▸ What is required
Repeat the listing in full. Nothing may be added or left out.

▸ Data
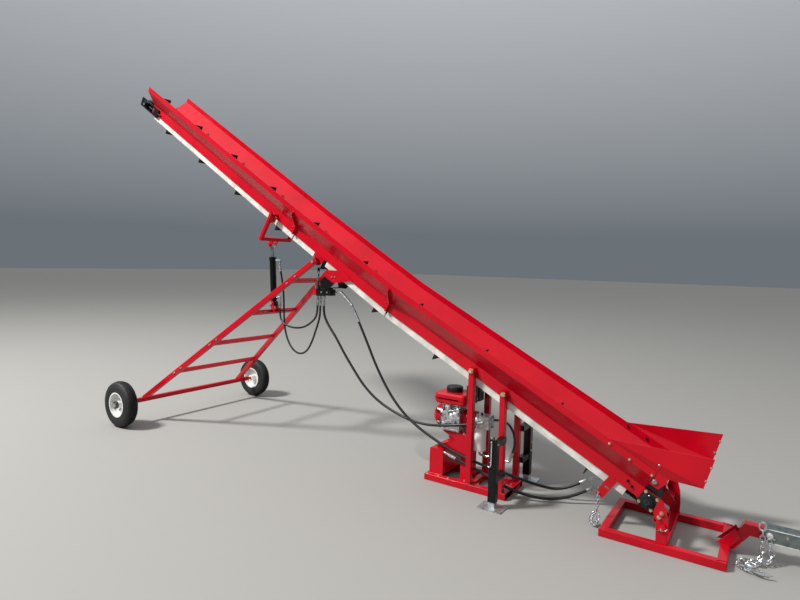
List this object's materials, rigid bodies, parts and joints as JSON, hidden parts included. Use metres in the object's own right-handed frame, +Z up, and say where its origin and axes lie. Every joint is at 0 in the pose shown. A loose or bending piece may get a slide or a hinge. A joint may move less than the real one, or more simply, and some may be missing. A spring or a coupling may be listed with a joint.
{
  "type": "firewood conveyor",
  "caption": "Towable petrol-hydraulic firewood conveyor: folded sheet trough with a flighted belt, loading hopper, wheeled lift frame and ground frame with drawbar",
  "frame": {"origin": "middle of the machine's length and width, on the ground that its wheels, feet and ground frame stand on", "axes": "+X towards the hopper and drawbar, -X towards the discharge head, +Z up; the side seen in the picture faces -Y"},
  "size_m": [5.7308, 1.656, 3.1539],
  "materials": {
    "red_enamel": "gloss enamel",
    "black_enamel": "satin black enamel",
    "belt_rubber": "matt",
    "hose_rubber": "satin",
    "tyre_rubber": "matt",
    "white_enamel": "gloss white enamel",
    "white_plastic": "smooth",
    "bare_steel": "turned",
    "zinc": "zinc plated",
    "galvanised": "hot dip galvanised",
    "cast_grey": "cast, grey-green paint",
    "aluminium": "cast",
    "black_plastic": "moulded",
    "filter_white": "gloss"
  },
  "bodies": {
    "conveyor": {"air_cleaner": "black_plastic", "belt": "belt_rubber", "chain_brackets": "red_enamel", "drive_motor": "black_enamel", "drums": "bare_steel", "engine_bed": "red_enamel", "engine_block": "aluminium", "fuel_tank": "red_enamel", "hand_valve": "black_enamel", "hanger": "red_enamel", "head_takeups": "red_enamel", "hopper": "red_enamel", "hose_fittings": "zinc", "jack_tubes": "black_enamel", "lower_hose": "hose_rubber", "lower_section": "red_enamel", "middle_section": "red_enamel", "motor_feed_hose": "hose_rubber", "motor_return_hose": "hose_rubber", "oil_filter": "filter_white", "oil_tank": "red_enamel", "pivot_pins": "zinc", "power_stand": "red_enamel", "pump": "aluminium", "pump_hose": "hose_rubber", "pump_housing": "red_enamel", "pump_loop_hose": "hose_rubber", "raise_hose": "hose_rubber", "recoil_cover": "red_enamel", "return_strips": "white_plastic", "stow_chain": "zinc", "tail_bearings": "cast_grey", "upper_section": "red_enamel", "valve_bracket": "black_enamel", "yoke_plates": "red_enamel"},
    "skid": {"skid_frame": "red_enamel", "drawbar": "red_enamel", "coupler": "galvanised", "tow_chain": "zinc"},
    "lift_frame": {"lift_frame": "red_enamel", "cylinder_pin": "zinc"},
    "near_wheel": {"near_tyre": "tyre_rubber", "near_rim": "white_enamel"},
    "far_wheel": {"far_tyre": "tyre_rubber", "far_rim": "white_enamel"},
    "lift_barrel": {"lift_barrel": "black_enamel", "cylinder_fittings": "zinc"},
    "lift_rod": {"lift_rod": "bare_steel"},
    "near_jack": {"near_jack_leg": "zinc"},
    "far_jack": {"far_jack_leg": "zinc"}
  },
  "joints": [
    {"name": "skid_tilt", "type": "hinge", "parent": "conveyor", "child": "skid", "pos_m": [2.164, 0, 0.125], "axis": [0, 1, 0], "range_deg": [-12, 8]},
    {"name": "lift_hinge", "type": "hinge", "parent": "conveyor", "child": "lift_frame", "pos_m": [-0.45187, 0, 1.50174], "axis": [0, 1, 0], "range_deg": [-20, 6], "deforming": ["raise_hose", "lower_hose"]},
    {"name": "near_wheel_spin", "type": "hinge", "parent": "lift_frame", "child": "near_wheel", "pos_m": [-2.145, -0.762, 0.203], "axis": [0, 1, 0], "continuous": true},
    {"name": "far_wheel_spin", "type": "hinge", "parent": "lift_frame", "child": "far_wheel", "pos_m": [-2.145, 0.762, 0.203], "axis": [0, 1, 0], "continuous": true},
    {"name": "barrel_hinge", "type": "hinge", "parent": "lift_frame", "child": "lift_barrel", "pos_m": [-1.045, 0, 1.128], "axis": [0, 1, 0], "range_deg": [-2.3, 7.6]},
    {"name": "rod_slide", "type": "slide", "parent": "lift_barrel", "child": "lift_rod", "axis": [-0.0561, 0, 0.9984], "range_m": [-0.064, 0.209]},
    {"name": "near_jack_slide", "type": "slide", "parent": "conveyor", "child": "near_jack", "axis": [0, 0, 1], "range_m": [-0.2, 0.03]},
    {"name": "far_jack_slide", "type": "slide", "parent": "conveyor", "child": "far_jack", "axis": [0, 0, 1], "range_m": [-0.2, 0.03]}
  ],
  "couplings": [
    {"joint": "barrel_hinge", "follows": "lift_hinge", "ratio": -0.375},
    {"joint": "rod_slide", "follows": "lift_hinge", "m_per_rad": -0.595}
  ]
}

▸ Exercise solution
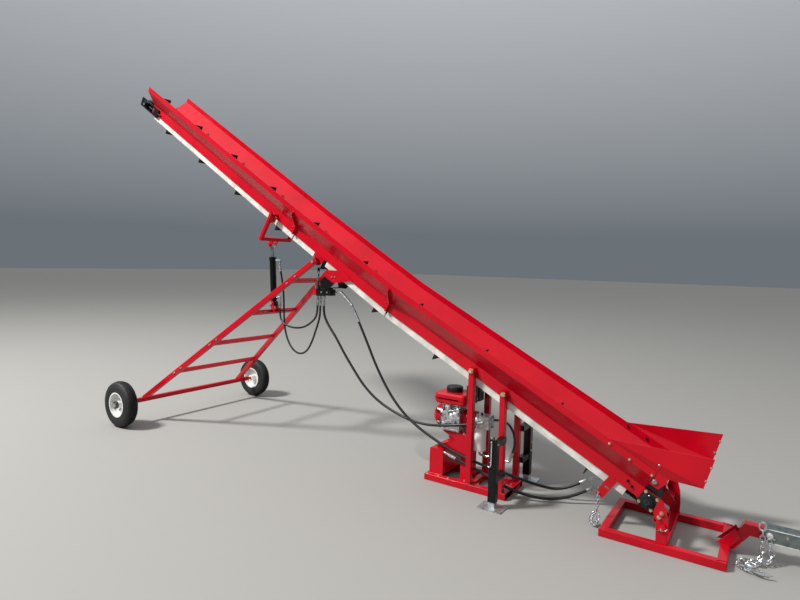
List this object's materials, rigid bodies, parts and joints as JSON, hidden parts included. Use metres in the object's own right-handed frame, +Z up, and say where its origin and axes lie. Every joint is at 0 in the pose shown. A loose or bending piece may get a slide or a hinge. A joint may move less than the real one, or more simply, and some may be missing. A spring or a coupling may be listed with a joint.
{
  "type": "firewood conveyor",
  "caption": "Towable petrol-hydraulic firewood conveyor: folded sheet trough with a flighted belt, loading hopper, wheeled lift frame and ground frame with drawbar",
  "frame": {"origin": "middle of the machine's length and width, on the ground that its wheels, feet and ground frame stand on", "axes": "+X towards the hopper and drawbar, -X towards the discharge head, +Z up; the side seen in the picture faces -Y"},
  "size_m": [5.7308, 1.656, 3.1539],
  "materials": {
    "red_enamel": "gloss enamel",
    "black_enamel": "satin black enamel",
    "belt_rubber": "matt",
    "hose_rubber": "satin",
    "tyre_rubber": "matt",
    "white_enamel": "gloss white enamel",
    "white_plastic": "smooth",
    "bare_steel": "turned",
    "zinc": "zinc plated",
    "galvanised": "hot dip galvanised",
    "cast_grey": "cast, grey-green paint",
    "aluminium": "cast",
    "black_plastic": "moulded",
    "filter_white": "gloss"
  },
  "bodies": {
    "conveyor": {"air_cleaner": "black_plastic", "belt": "belt_rubber", "chain_brackets": "red_enamel", "drive_motor": "black_enamel", "drums": "bare_steel", "engine_bed": "red_enamel", "engine_block": "aluminium", "fuel_tank": "red_enamel", "hand_valve": "black_enamel", "hanger": "red_enamel", "head_takeups": "red_enamel", "hopper": "red_enamel", "hose_fittings": "zinc", "jack_tubes": "black_enamel", "lower_hose": "hose_rubber", "lower_section": "red_enamel", "middle_section": "red_enamel", "motor_feed_hose": "hose_rubber", "motor_return_hose": "hose_rubber", "oil_filter": "filter_white", "oil_tank": "red_enamel", "pivot_pins": "zinc", "power_stand": "red_enamel", "pump": "aluminium", "pump_hose": "hose_rubber", "pump_housing": "red_enamel", "pump_loop_hose": "hose_rubber", "raise_hose": "hose_rubber", "recoil_cover": "red_enamel", "return_strips": "white_plastic", "stow_chain": "zinc", "tail_bearings": "cast_grey", "upper_section": "red_enamel", "valve_bracket": "black_enamel", "yoke_plates": "red_enamel"},
    "skid": {"skid_frame": "red_enamel", "drawbar": "red_enamel", "coupler": "galvanised", "tow_chain": "zinc"},
    "lift_frame": {"lift_frame": "red_enamel", "cylinder_pin": "zinc"},
    "near_wheel": {"near_tyre": "tyre_rubber", "near_rim": "white_enamel"},
    "far_wheel": {"far_tyre": "tyre_rubber", "far_rim": "white_enamel"},
    "lift_barrel": {"lift_barrel": "black_enamel", "cylinder_fittings": "zinc"},
    "lift_rod": {"lift_rod": "bare_steel"},
    "near_jack": {"near_jack_leg": "zinc"},
    "far_jack": {"far_jack_leg": "zinc"}
  },
  "joints": [
    {"name": "skid_tilt", "type": "hinge", "parent": "conveyor", "child": "skid", "pos_m": [2.164, 0, 0.125], "axis": [0, 1, 0], "range_deg": [-12, 8]},
    {"name": "lift_hinge", "type": "hinge", "parent": "conveyor", "child": "lift_frame", "pos_m": [-0.45187, 0, 1.50174], "axis": [0, 1, 0], "range_deg": [-20, 6], "deforming": ["raise_hose", "lower_hose"]},
    {"name": "near_wheel_spin", "type": "hinge", "parent": "lift_frame", "child": "near_wheel", "pos_m": [-2.145, -0.762, 0.203], "axis": [0, 1, 0], "continuous": true},
    {"name": "far_wheel_spin", "type": "hinge", "parent": "lift_frame", "child": "far_wheel", "pos_m": [-2.145, 0.762, 0.203], "axis": [0, 1, 0], "continuous": true},
    {"name": "barrel_hinge", "type": "hinge", "parent": "lift_frame", "child": "lift_barrel", "pos_m": [-1.045, 0, 1.128], "axis": [0, 1, 0], "range_deg": [-2.3, 7.6]},
    {"name": "rod_slide", "type": "slide", "parent": "lift_barrel", "child": "lift_rod", "axis": [-0.0561, 0, 0.9984], "range_m": [-0.064, 0.209]},
    {"name": "near_jack_slide", "type": "slide", "parent": "conveyor", "child": "near_jack", "axis": [0, 0, 1], "range_m": [-0.2, 0.03]},
    {"name": "far_jack_slide", "type": "slide", "parent": "conveyor", "child": "far_jack", "axis": [0, 0, 1], "range_m": [-0.2, 0.03]}
  ],
  "couplings": [
    {"joint": "barrel_hinge", "follows": "lift_hinge", "ratio": -0.375},
    {"joint": "rod_slide", "follows": "lift_hinge", "m_per_rad": -0.595}
  ]
}